Isabel Cañas wrote an excellent historical fiction thriller (Vampires of El Norte) set on the border of Texas and Mexico in the 1840s. This was a time when the Americans were pushing south in the beginning stages of the Mexican-American War, which started in 1846. Mexico lost, in its estimation, 55% of its territory in the Treaty of Hidalgo, which ended the war three years later.
At the center of the novel is Los Ojuelos Ranch, owned by an upper-class Mexican family. The daughter, Magdelena (Nena) is the main character. She is a tough, independent woman who is trying to save her ranch from “Los Rinches” a derogatory term the Mexicans called the Texas Rangers at the time. Cañas did her research and the book really puts the reader in the dry, mesquite deserts of the time and place. It was inevitable that the much larger, more organized, and richer Americans were going to win the war. It is a good reminder of why much of Arizona, New Mexico, and Texas is Hispanic today. It used to be Mexico! The novel puts into perspective the loss of property and lives suffered by the Mexicans in the fighting. It reminds me of Russia’s incursion into Ukraine, but since it happened almost 200 years ago, it is forgotten.
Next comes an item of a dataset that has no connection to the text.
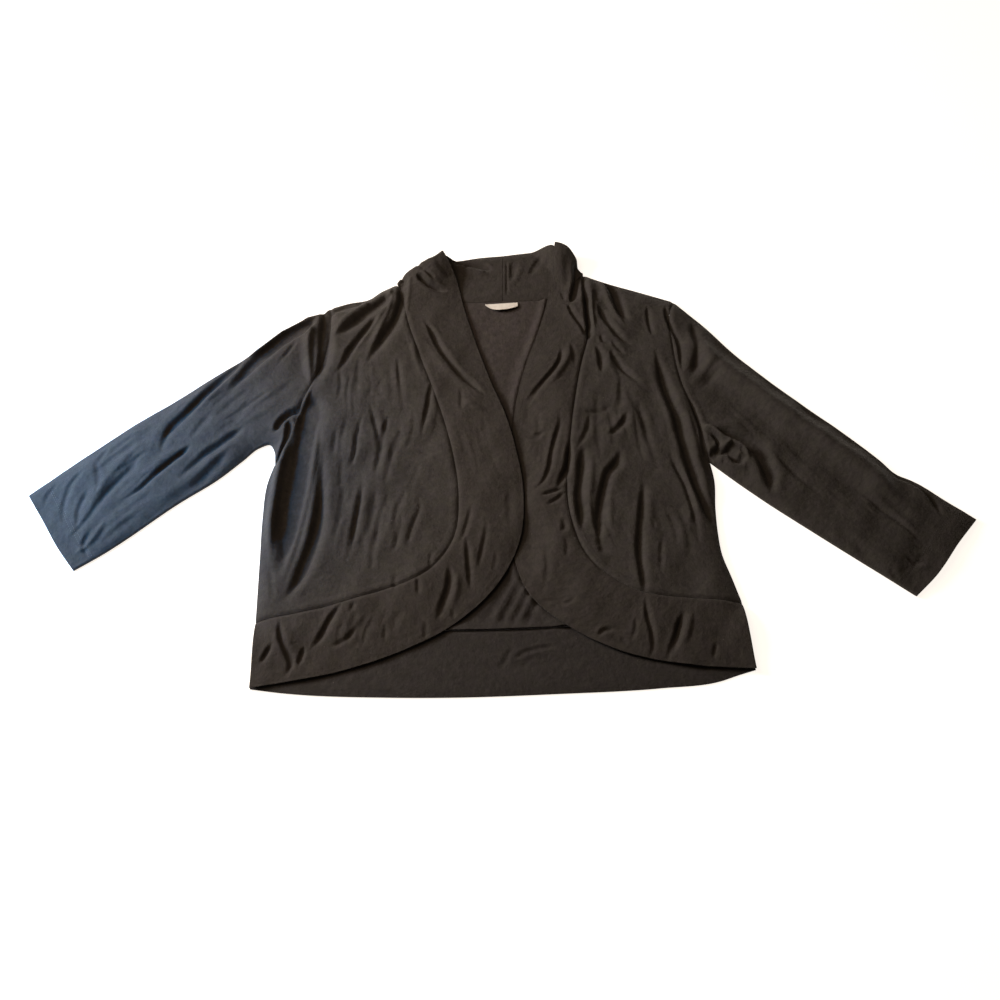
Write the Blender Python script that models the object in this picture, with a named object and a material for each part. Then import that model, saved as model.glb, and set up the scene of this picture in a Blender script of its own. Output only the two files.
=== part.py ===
"""Open-front cropped cardigan in fine jersey, laid flat, face up, with its sleeves spread.

Tables are in millimetres and the finished objects in metres. +X is the viewer's right,
+Y runs from the hem to the collar and +Z is up. Left and right are the viewer's.
The back panel, the back hem band, the lower half of the collar and the lower walls of
the sleeves lie on the surface at z = 0. The fronts, their bands and the upper sleeve
walls lie on them. One relief of loft and folds runs across all of these upper pieces,
so that a fold crosses a seam without a step.
"""

from collections import namedtuple

import bmesh
import bpy
import numpy as np

MM = 0.001
TO_CENTRE = (0.0, 3.2, 0.0)     # from the tables' origin to the middle of the finished piece

# Walls and gaps
JERSEY = 1.5            # one layer of the jersey
DOUBLED = 2.0           # a doubled band, and the back panel that lies level with one
LABEL_WALL = 1.0
SEAM_GAP = 0.3
REST = DOUBLED + SEAM_GAP   # underside of whatever lies on the back

# Air between the layers
LOFT = 4.0              # how far the upper layer stands off the lower one
LOFT_RUN = 18.0         # distance from the outline over which the loft builds up
FOLD_RUN = 11.0         # distance from the outline over which the folds build up
BANK = 0.8              # height of the low banks beside a fold
FOLD_END = 0.35         # share of a fold's length that each end takes to fade
LEAST_RELIEF = 0.4

# Collar: the strip rolls over at each side of the neck
ROLL_AT_NECK = 8.0      # how far the roll lifts the strip at the neck seam
ROLL_AT_EDGE = 14.0     # and at the folded edge
ROLL_RUN = 36.0         # distance over which the lift fades
ROLL_STEPS = 6
ROLL_BOW = 5.0          # how far the middle of the fold lies in from a straight line

# The left band lies over the right one at the middle of the front
OVERLAP = ((14, 30), (16, -140))
OVERLAP_RUN = 34.0
OVERLAP_LIFT = 3.6
OVERLAP_SINK = 2.2

# Sleeve section at its two long edges
EDGE_INSET = 2.2
EDGE_INSET_LIMIT = 0.6      # share of the first cell
SIDE_WALL_SLANT = 0.3       # how fast the inner face follows the outer one
SLIT_SHARE = 0.8
ROUND_STEPS = ((0.5, 0.84), (0.0, 0.5), (0.5, 0.16))     # inset, share of the height

# Cells along each seam, shared by the pieces on both sides of it
SEAM_DOWN = 30          # front to band, from the neck to the corner of the hem curve
SEAM_ALONG = 16         # front to band, from that corner to the side seam
CORNER_SHARE = 0.66     # where that corner lies along the band
ARMHOLE = 16
COLLAR = 10             # centre back to the roll
SIDE_ON_BACK = 5
SHOULDER_ON_BACK = 3
SLEEVE_ROWS = 20
BAND_ACROSS = 5
HEM_ROWS = 3

# Half of the garment as laid. Each edge is a smooth curve through its x, y points.
# A rung is one cross line of the band: seam x, seam y, folded edge x, folded edge y.
Half = namedtuple(
    "Half", "shoulder armhole side sleeve_top sleeve_under cuff collar rungs roll_out"
)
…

The book is a thriller because the Americans have trained, blood-sucking, beasts of burdens, referred to as “Vampires”. They either kill their victims through mauling, sucking their blood, or poisoning them with “susto” (fear in Spanish). The book does not explain how the American army found or was able to use the vampires to attack the Mexicans. Nena and her love interest Nestor, a peon vaquero (cowboy) are heroic in fighting against the vampires and the Americans. Besides the Americans and Vampires, Nena needs to fight against her conservative family that wants to marry her off to a neighboring ranch to help protect their ranch, while she wants to marry the love of her life, Nestor.
Items that I highlighted in the book:
- “never surprise anyone from sleep, for Abuela said doing so risked the wandering, dreaming soul being separated from the waking body.”
- poultice – a soft, moist, mass, applied to the skin to treat a wound, inflammation, or infection (Nadia’s Aunt Silvia treated a bruise I had one time from falling off my bicycle.)